After my mother died I went through a very bleak time. In fact I became convinced that I was seriously ill. I would wake up every night at about 3 am with severe abdominal pain. I could not eat, and I could not sleep. Gradually the pain took over my waking hours, and I consulted emergency rooms, doctors, and specialists. It took an ultrasound, an endoscopy, two CT scans, and several vials of blood to learn that what I had was a serious case of unresolved and unaddressed grief. I had no idea what grief and loss can do, or the pain it can cause - not just emotional pain, but true physical pain (this is a good lesson to remember, too, friends, if it ever happens to you). It wasn't until I had a few sessions with a therapist that the pain ceased, and just as gradually as it had taken over my life it disappeared.
After that experience I made some decisions. The biggest was the decision to embrace life in every way I could. I have always been a person of passions (some in my life call them obsessions). I cannot like something "a little bit" - I am all in, or all out. When I discover something I love - a country, perhaps, a fast car, or a fabulous pair of shoes - I embrace it with an intensity that can overwhelm other people. Recently I realized how foolish this could make me seem, and I began to realize how very okay I am with appearing foolish. You see, the opposite end of the spectrum is feeling nothing - no passion and no intensity. I am sure there is a middle ground but that doesn't seem enough to me - why aim for mediocrity when you can embrace the far end of the pendulum? Is there a risk? Sure. You might appear foolish to others. You might seem obsessive. And sometimes it might cause you pain when you risk too much, open yourself too wide, and find yourself turned away. But what is life without risk? Perhaps there is no greater truism than "if nothing is risked then nothing is gained".

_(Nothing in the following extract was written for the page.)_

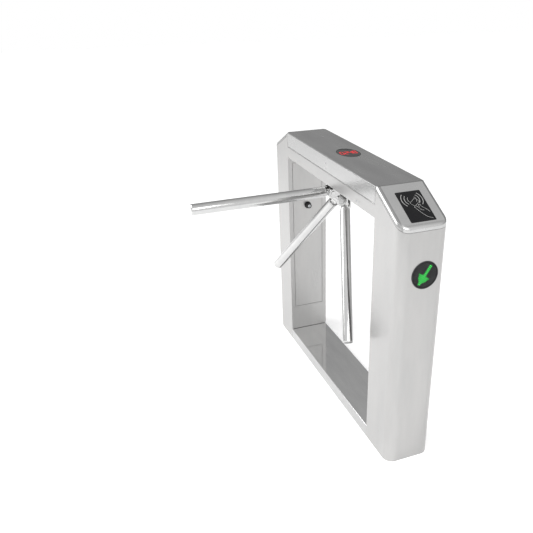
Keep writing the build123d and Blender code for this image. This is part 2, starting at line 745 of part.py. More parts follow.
for arm, turn in turns.items():
    root = arm_plane(turn)
    pin_side = arm_plane(turn, pivot_distance)
    side_plane = Plane(origin=pin_side.origin - pin_side.x_dir * (tongue_thickness / 2),
                       x_dir=pin_side.z_dir, z_dir=pin_side.x_dir)
    with BuildPart() as tube:
        with BuildSketch(root.offset(arm_start)):
            Circle(arm_radius)
            Circle(arm_radius - arm_wall, mode=Mode.SUBTRACT)
        extrude(amount=arm_end - tip_length - arm_start)
    save(tube, f"{arm}_arm")

    with BuildPart() as knuckle:
        with BuildSketch(side_plane):
            Circle(tongue_radius)
            with Locations((neck_start / 2 + 2, 0)):
                Rectangle(neck_start + 4, 2 * (tongue_radius - 1.5))
        extrude(amount=tongue_thickness)
        with BuildSketch(root.offset(pivot_distance + neck_start)):
            Circle(neck_radius)
        extrude(amount=arm_start - collar_length - pivot_distance - neck_start)
        with BuildSketch(root.offset(arm_start - collar_length)):
            Circle(arm_radius)
        extrude(amount=collar_length)
        fillet(knuckle.edges().filter_by(GeomType.CIRCLE).filter_by(
            lambda e: abs(e.radius - arm_radius) < 0.01), collar_round)
        with BuildSketch(root.offset(arm_start)):
            Circle(arm_radius - arm_wall)
        extrude(amount=2 * arm_radius)
        with BuildSketch(side_plane.offset(-ear_span)):
            Circle(pin_radius + running_gap)
        extrude(amount=3 * ear_span, mode=Mode.SUBTRACT)
    save(knuckle, f"{arm}_arm_knuckle")

    with BuildPart() as tip:
        with BuildSketch(root.offset(arm_end - tip_length)):
            Circle(arm_radius)
        extrude(amount=tip_length)
        fillet(tip.faces().sort_by(Axis(apex, root.z_dir))[-1].edges(), tip_round)
        with BuildSketch(root.offset(arm_end - tip_length - tip_plug)):
            Circle(arm_radius - arm_wall)
        extrude(amount=tip_plug)
    save(tip, f"{arm}_arm_cap")

# ============================ spindle, housing and bearings =================================
bearing_seat = 2.0         # housing's end wall beside each bearing
bearing_stations = (housing_front - bearing_seat - bearing_width, housing_back + bearing_seat)
spindle_collar_radius = 15.5
collar_gap = 0.3
nose_edge_round = 3.0
pad_half_width = 62.0
pad_back = 58.0
pad_gap = 2.5              # pocket liner to the housing's pad
with BuildPart() as tripod_spindle:
    spin_disc(spindle_radius, gear_back, spindle_front)
    spin_disc(spindle_collar_radius, housing_front - bearing_seat + collar_gap, hub_back)
    spin_disc(spindle_tail_radius, spindle_back, gear_back)
save(tripod_spindle, "tripod_spindle")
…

When I wrote about someone recently I decided to contact them and tell them what I had written. I did it with trepidation and some fear about appearing foolish, especially since this is someone I had not seen in about 30 years. The response was incredibly gratifying, as they said my words had made their day, and given them great pleasure. They went away from that exchange happy, and so did I. It could have gone badly. They could have responded poorly, or not at all. The point, though, isn't how it ended up but rather that I took the step at all - that leap of faith, that risk that could go either way, that opportunity to appear foolish. I took that chance and let someone else see my words, my thoughts, and my heart, and I am so very glad I did. I would have been glad even if the end result had been different.
There have been days in recent months when I beat myself up pretty good about appearing foolish, and about being embarrassed for things I'd said or done (you know, like telling the guy at the body shop where my car is being repaired that the car is my baby and that I cried when she was damaged). As of this Friday, though, I am absolving myself of all this and forgiving myself. As my friend says good bye to her beloved friend I will embrace life just a bit more, forgive my own passionate and obsessive nature, and continue to take those risks as they come into my life, even if in the end I appear to be a fool. Because that's what life is, dear friends - it's all just a big gamble, and you may as well go big - or go home.